Not really, it points out that yes, nuclear power is wildly expensive. France and Germany had very little public consultation when they built their fleets, and the permitting was streamlined, and I believe there were also insurance subsidies but I could be wrong about that, it's been awhile since I researched it.
I also don't think the fear is as irrational as they make it out to be. Take this sentence:
"The reality is that nuclear power is the safest form of energy humanity has ever used. Mining accidents, hydroelectric dam failures, natural gas explosions and oil train crashes all kill people, sometimes in large numbers, and smoke from coal-burning kills them in enormous numbers, more than half a million per year."
We haven't gotten full data on Fukishima yet regarding cancer rates, and the Soviet numbers from Chernobyl are spotty at best, as is most data from the USSR. And...I don't think anyone who isn't on fossil fuel companies' payrolls would argue that they are terrible for public health.
"Nuclear waste is compact — America’s total from 60 years would fit in a Walmart — and is safely stored in concrete casks and pools, becoming less radioactive over time. After we have solved the more pressing challenge of climate change, we can either burn the waste as fuel in new types of reactors or bury it deep underground. It’s a far easier environmental challenge than the world’s enormous coal waste, routinely dumped near poor communities and often laden with toxic arsenic, mercury and lead that can last forever."

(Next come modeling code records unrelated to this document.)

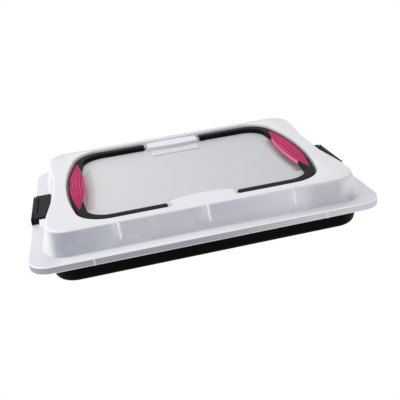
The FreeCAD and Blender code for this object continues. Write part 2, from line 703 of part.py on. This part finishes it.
def clip_flap():
    """Flap that drops over the lid's edge and hooks under the pan's rim."""
    half = clip_width / 2
    nose_half = half - clip_nose_inset
    nose_top = pan_height - 2 * rim_roll_radius - clip_rim_clearance
    nose_bottom = nose_top - clip_nose_height
    nose_tip = clip_wall_x - clip_nose_reach
    inside = (clip_wall_x + lid_edge_x) / 2
    knuckle_half = clip_knuckle_length / 2
    wall = side_profile([(clip_wall_x, nose_bottom, clip_lip_inner),
                         (lid_edge_x, nose_bottom, clip_lip_outer),
                         (lid_edge_x, clip_top, clip_flap_round), (clip_wall_x, clip_top, 0.0)], -half, half)
    nose = side_profile([(nose_tip, nose_bottom + clip_nose_lead, clip_nose_round),
                         (inside, nose_bottom, 0.0), (inside, nose_top, 0.0),
                         (nose_tip, nose_top, clip_nose_round)], -nose_half, nose_half)
    bridge = block(clip_pin_x - clip_bridge_lap, inside, -knuckle_half, knuckle_half,
                   clip_top - clip_flap_wall, clip_top)
    knuckle = rod(clip_knuckle_radius, clip_knuckle_length, (clip_pin_x, 0, clip_pin_z), (0, 1, 0))
    flap = wall.fuse([nose, bridge, knuckle])
    bore = rod(clip_pin_radius + hinge_running, 2 * clip_width, (clip_pin_x, 0, clip_pin_z), (0, 1, 0))
    return flap.cut(bore).removeSplitter()


def clip_screw_x():
    return (clip_plate_inner + clip_crease_x) / 2


def clip_screw_reach():
    return clip_plate - clip_screw_short


def clip_pin():
    return rod(clip_pin_radius, clip_width - 2 * clip_pin_short, (clip_pin_x, 0, clip_pin_z), (0, 1, 0))


# ---- screws ----
def screw(x, y, seat_z, wall, reach):
    """Screw from below: its head bears on the underside of a wall and its shank goes up into a part."""
    head_top = seat_z - wall
    head = Part.makeCylinder(screw_head_radius, screw_head_height,
                             Vector(x, y, head_top - screw_head_height), Vector(0, 0, 1))
    shank = Part.makeCylinder(screw_radius, wall + reach, Vector(x, y, head_top), Vector(0, 0, 1))
    return head.fuse(shank)


def block_screws():
    half = block_screw_spacing / 2
    return [screw(x, -bar_y, well_floor, lid_wall, screw_reach()) for x in (-half, half)]


def clip_screws():
    half = clip_screw_spacing / 2
    return [screw(clip_screw_x(), y, clip_pad_top, lid_wall, clip_screw_reach()) for y in (-half, half)]


def screw_holes():
    holes = [rod(screw_radius, 3 * lid_wall, (x, -bar_y, well_floor - lid_wall / 2), (0, 0, 1))
             for x in (-block_screw_spacing / 2, block_screw_spacing / 2)]
    ends = [rod(screw_radius, 3 * lid_wall, (clip_screw_x(), y, clip_pad_top - lid_wall / 2), (0, 0, 1))
            for y in (-clip_screw_spacing / 2, clip_screw_spacing / 2)]
    holes += [to_back(hole) for hole in holes]
    ends += [to_left(hole) for hole in ends]
    return holes[0].fuse(holes[1:] + ends)


# ---- all pieces ----
def main():
    save("baking_pan", baking_pan())
    save("lid_shell", lid_shell())
    front_block = hinge_block()
    front_screws = Part.Compound(block_screws())
    save("hinge_block_front", front_block)
    save("hinge_block_back", to_back(front_block))
    save("block_screws_front", front_screws)
    save("block_screws_back", to_back(front_screws))
    right = {"handle_frame": handle_frame(), "grip": grip(), "handle_pins": handle_pins(),
             "clip_base": clip_base(), "clip_flap": clip_flap(), "clip_pin": clip_pin(),
             "clip_screws": Part.Compound(clip_screws())}
    for name, shape in right.items():
        save(name + "_right", shape)
        save(name + "_left", to_left(shape))


main()
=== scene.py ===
import math
import bmesh
import bpy
from mathutils import Matrix, Vector


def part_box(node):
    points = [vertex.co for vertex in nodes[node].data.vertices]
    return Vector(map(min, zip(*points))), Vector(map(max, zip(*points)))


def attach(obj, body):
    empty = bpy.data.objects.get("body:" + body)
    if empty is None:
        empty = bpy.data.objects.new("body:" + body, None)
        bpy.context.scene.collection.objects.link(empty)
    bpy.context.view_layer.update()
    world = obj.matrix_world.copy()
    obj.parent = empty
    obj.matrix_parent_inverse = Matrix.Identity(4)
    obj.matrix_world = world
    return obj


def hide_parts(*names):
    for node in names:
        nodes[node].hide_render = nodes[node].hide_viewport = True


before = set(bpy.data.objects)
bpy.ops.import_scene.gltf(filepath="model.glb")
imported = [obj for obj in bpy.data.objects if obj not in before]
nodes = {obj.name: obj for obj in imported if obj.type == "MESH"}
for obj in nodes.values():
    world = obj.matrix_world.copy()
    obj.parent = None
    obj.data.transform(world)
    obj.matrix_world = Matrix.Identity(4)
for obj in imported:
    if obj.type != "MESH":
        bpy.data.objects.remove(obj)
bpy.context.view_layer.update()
print("stage: frame loaded")


class Flow:
    # one shader socket, so that sums on it can be written as sums
    def __init__(self, shading, socket):
        self.shading = shading
        self.socket = socket

    def combine(self, operation, first, second):
        return self.shading.add("ShaderNodeMath", {"operation": operation}, {0: first, 1: second})

    def __add__(self, other):
        return self.combine("ADD", self, other)

    def __radd__(self, other):
        return self.combine("ADD", other, self)

    def __sub__(self, other):
        return self.combine("SUBTRACT", self, other)

    def __rsub__(self, other):
        return self.combine("SUBTRACT", other, self)

    def __mul__(self, other):
        return self.combine("MULTIPLY", self, other)

    def __rmul__(self, other):
        return self.combine("MULTIPLY", other, self)

    def __abs__(self):
        return self.combine("ABSOLUTE", self, 0.0)


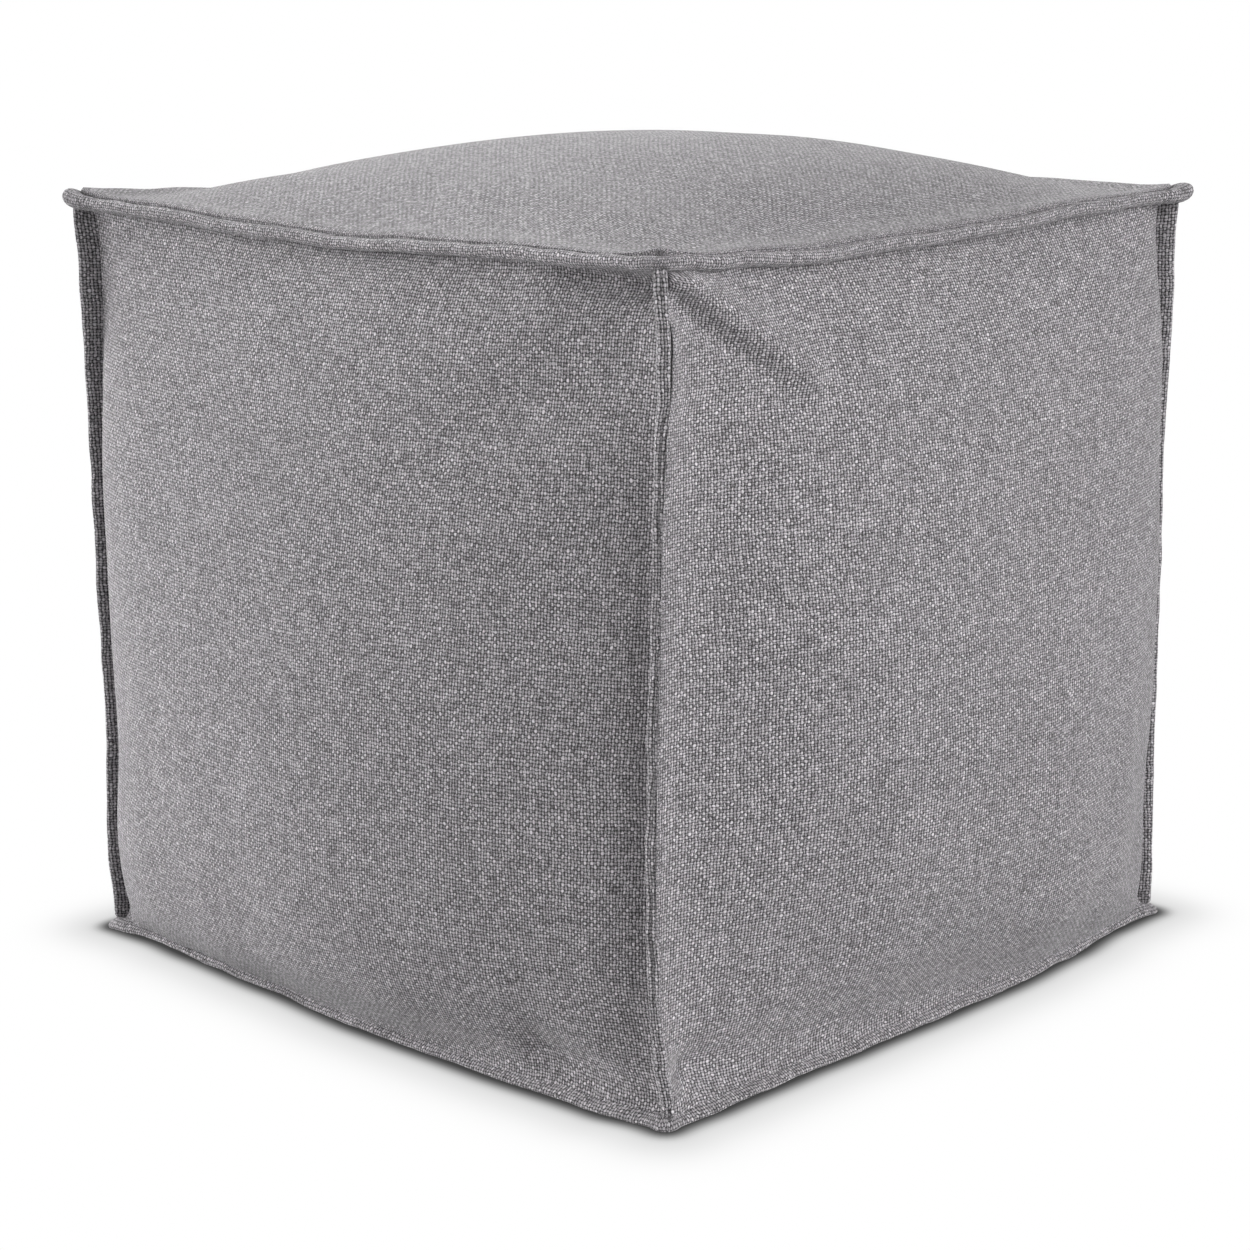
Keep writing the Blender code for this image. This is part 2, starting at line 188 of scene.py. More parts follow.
# Droop of the top seam between its corners. Columns: share of the edge, drop
TOP_SAG = {
    "front": [(0.0, 0.0), (0.12, 0.0010), (0.3, 0.0036), (0.49, 0.0043), (0.62, 0.0022),
              (0.85, 0.0002), (1.0, 0.0)],
    "right": [(0.0, 0.0), (0.1, 0.0022), (0.27, 0.0056), (0.4, 0.0050), (0.6, 0.0048),
              (0.8, 0.0015), (1.0, 0.0)],
    "back": [(0.0, 0.0), (0.15, 0.0012), (0.3, 0.0035), (0.5, 0.0060), (0.8, 0.0025), (1.0, 0.0)],
    "left": [(0.0, 0.0), (0.25, 0.0045), (0.5, 0.0080), (0.77, 0.0060), (0.89, 0.0016),
             (0.96, -0.0012), (1.0, 0.0)],
}


def read_table(rows, share):
    """Value at a share of the way, eased between the rows of a table."""
    for (low, low_value), (high, high_value) in zip(rows, rows[1:]):
        if share <= high:
            part = (share - low) / (high - low)
            eased = part * part * (3 - 2 * part)
            return low_value + (high_value - low_value) * eased
    return rows[-1][1]


def corner_outward(corner):
    return Vector((*CORNERS[corner], 0)).normalized()


def corner_sideways(corner):
    x_sign, y_sign = CORNERS[corner]
    return Vector((-y_sign, x_sign, 0)).normalized()


def bulge(share, power):
    """Height of a stuffed panel along one direction, 1 in its middle and 0 at its seams."""
    return max(0.0, 4 * share * (1 - share)) ** power


def upright_seam(corner, share):
    """Point on an upright seam, from the base seam (0) to the top seam (1)."""
    rows = UPRIGHT_SEAMS[corner]
    x = read_table([(at, seam_x) for at, seam_x, _ in rows], share)
    y = read_table([(at, seam_y) for at, _, seam_y in rows], share)
    seam = Vector((x, y, BASE_SEAM_HEIGHT + (TOP_SEAM_HEIGHT[corner] - BASE_SEAM_HEIGHT) * share))
    return seam + corner_sideways(corner) * read_table(UPRIGHT_SHIFT[corner], share)


def edge_corners(edge):
    return next((first, second) for name, first, second in EDGES if name == edge)


def top_seam(edge, share):
    first, second = (upright_seam(corner, 1.0) for corner in edge_corners(edge))
    point = first.lerp(second, share)
    point -= EDGE_NORMALS[edge] * TOP_DRAW_IN * 4 * share * (1 - share)
    point.z -= read_table(TOP_SAG[edge], share)
    return point


def base_seam(edge, share):
    first, second = (upright_seam(corner, 0.0) for corner in edge_corners(edge))
    return first.lerp(second, share) + EDGE_NORMALS[edge] * read_table(BASE_SPREAD[edge], share)


def blended_patch(low, high, start, end, across, up):
    """Coons patch between four seam curves, at shares across and up."""
    rows = low(across).lerp(high(across), up)
    columns = start(up).lerp(end(up), across)
    corners = low(0).lerp(low(1), across).lerp(high(0).lerp(high(1), across), up)
    return rows + columns - corners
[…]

Look, I'm no expert on this but a few things jump out as misleading here. First, the size of the waste is not really important. It turns out nuclear waste packs a pretty good punch regardless of the size. Second, those concrete casks and pools leak all the time - they are not all that "safely stored" and while they do become less radioactive
over time, we're talking about multiple billions of years half-life here. I'm not aware of any safe method to just burn spent waste or safely bury it underground.
This is a fun debate to have for sure, though. I appreciate you bringing a real and solutions-oriented conversation to this thread.